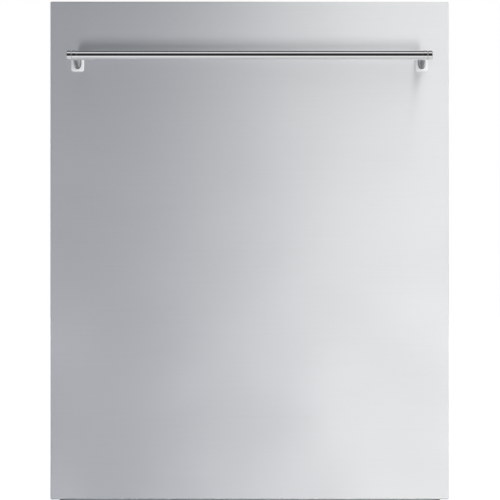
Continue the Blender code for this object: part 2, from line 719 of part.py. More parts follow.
def base_tray():
    """Drip tray that carries the tub and pumps, with a cheek for each hinge and holes for the feet."""
    thickness = 0.0025
    base = tray(
        "base_tray",
        (-BASE_HALF_WIDTH, BASE_FRONT_Y, BASE_BOTTOM),
        (BASE_HALF_WIDTH, CASE_BACK_Y - CASE_SHEET - 0.002, BASE_TOP),
        (0, 0, 1),
        thickness,
        GREY_PLASTIC,
    )
    for side, sign in sides():
        outer, inner = sign * BASE_HALF_WIDTH, sign * (BASE_HALF_WIDTH - thickness)
        low_x, high_x = min(outer, inner), max(outer, inner)
        notch_x = sign * 0.2795
        notch_low = (min(notch_x, inner), BASE_FRONT_Y - 0.01, 0.160)
        notch_high = (max(notch_x, inner), BASE_FRONT_Y + 0.01, BASE_TOP + 0.01)
        cut(base, box(side + "_spring_notch", notch_low, notch_high, helper=True))
        cheek_low = (low_x, HINGE_Y, HINGE_Z - 0.0122)
        cheek_high = (high_x, BASE_FRONT_Y + 0.020, BASE_TOP - 0.004)
        cheek = box(side + "_cheek", cheek_low, cheek_high, helper=True)
        at = ((outer + inner) / 2, HINGE_Y, HINGE_Z)
        nose = cylinder(side + "_cheek_nose", 0.0122, thickness, at, "X", sides=20, helper=True)
        join(base, cheek, nose)
        cut(base, cylinder(side + "_pin_hole", HINGE_PIN_RADIUS + 0.0003, 0.02, at, "X", sides=20, helper=True))
    for name, (x, z), radius in CONNECTIONS:
        cut(base, cylinder(name + "_base_hole", radius + 0.0015, 0.02, (x, 0.303, z), "Y", sides=16, helper=True))
    for name, x, y in FEET:
        hole_at = (x, y, BASE_BOTTOM)
        cut(base, cylinder(name + "_hole", FOOT_STEM + 0.0004, 0.02, hole_at, "Z", sides=20, helper=True))


FOOT_STEM = 0.0060
FEET = tuple(
    (f"{end}_{side}_foot", sign * 0.255, y)
    for end, y in (("front", BASE_FRONT_Y + 0.032), ("rear", 0.262))
    for side, sign in (("left", -1), ("right", 1))
)


def feet():
    """Levelling feet: a pad and hexagon nut on a stem that screws up into the base."""
    for name, x, y in FEET:
        profile = [
            (0.0, 0.098),
            (FOOT_STEM, 0.098),
            (FOOT_STEM, 0.0085),
            (0.012, 0.0075),
            (0.019, 0.0040),
            (0.019, 0.0),
            (0.0, 0.0),
        ]
        turned(name, profile, (x, y, 0), GREY_PLASTIC, steps=16)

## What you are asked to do
Make an exact copy of the material above.

## Task response
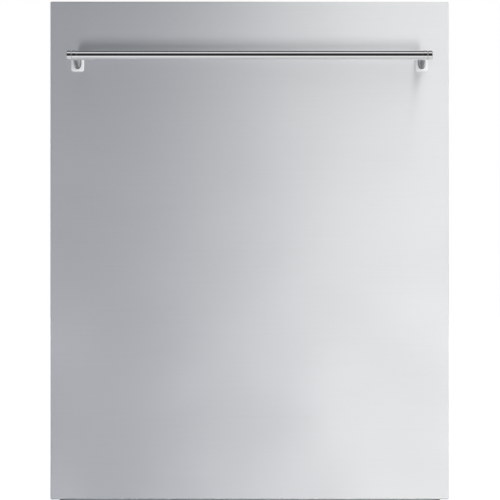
Continue the Blender code for this object: part 2, from line 719 of part.py. More parts follow.
def base_tray():
    """Drip tray that carries the tub and pumps, with a cheek for each hinge and holes for the feet."""
    thickness = 0.0025
    base = tray(
        "base_tray",
        (-BASE_HALF_WIDTH, BASE_FRONT_Y, BASE_BOTTOM),
        (BASE_HALF_WIDTH, CASE_BACK_Y - CASE_SHEET - 0.002, BASE_TOP),
        (0, 0, 1),
        thickness,
        GREY_PLASTIC,
    )
    for side, sign in sides():
        outer, inner = sign * BASE_HALF_WIDTH, sign * (BASE_HALF_WIDTH - thickness)
        low_x, high_x = min(outer, inner), max(outer, inner)
        notch_x = sign * 0.2795
        notch_low = (min(notch_x, inner), BASE_FRONT_Y - 0.01, 0.160)
        notch_high = (max(notch_x, inner), BASE_FRONT_Y + 0.01, BASE_TOP + 0.01)
        cut(base, box(side + "_spring_notch", notch_low, notch_high, helper=True))
        cheek_low = (low_x, HINGE_Y, HINGE_Z - 0.0122)
        cheek_high = (high_x, BASE_FRONT_Y + 0.020, BASE_TOP - 0.004)
        cheek = box(side + "_cheek", cheek_low, cheek_high, helper=True)
        at = ((outer + inner) / 2, HINGE_Y, HINGE_Z)
        nose = cylinder(side + "_cheek_nose", 0.0122, thickness, at, "X", sides=20, helper=True)
        join(base, cheek, nose)
        cut(base, cylinder(side + "_pin_hole", HINGE_PIN_RADIUS + 0.0003, 0.02, at, "X", sides=20, helper=True))
    for name, (x, z), radius in CONNECTIONS:
        cut(base, cylinder(name + "_base_hole", radius + 0.0015, 0.02, (x, 0.303, z), "Y", sides=16, helper=True))
    for name, x, y in FEET:
        hole_at = (x, y, BASE_BOTTOM)
        cut(base, cylinder(name + "_hole", FOOT_STEM + 0.0004, 0.02, hole_at, "Z", sides=20, helper=True))


FOOT_STEM = 0.0060
FEET = tuple(
    (f"{end}_{side}_foot", sign * 0.255, y)
    for end, y in (("front", BASE_FRONT_Y + 0.032), ("rear", 0.262))
    for side, sign in (("left", -1), ("right", 1))
)


def feet():
    """Levelling feet: a pad and hexagon nut on a stem that screws up into the base."""
    for name, x, y in FEET:
        profile = [
            (0.0, 0.098),
            (FOOT_STEM, 0.098),
            (FOOT_STEM, 0.0085),
            (0.012, 0.0075),
            (0.019, 0.0040),
            (0.019, 0.0),
            (0.0, 0.0),
        ]
        turned(name, profile, (x, y, 0), GREY_PLASTIC, steps=16)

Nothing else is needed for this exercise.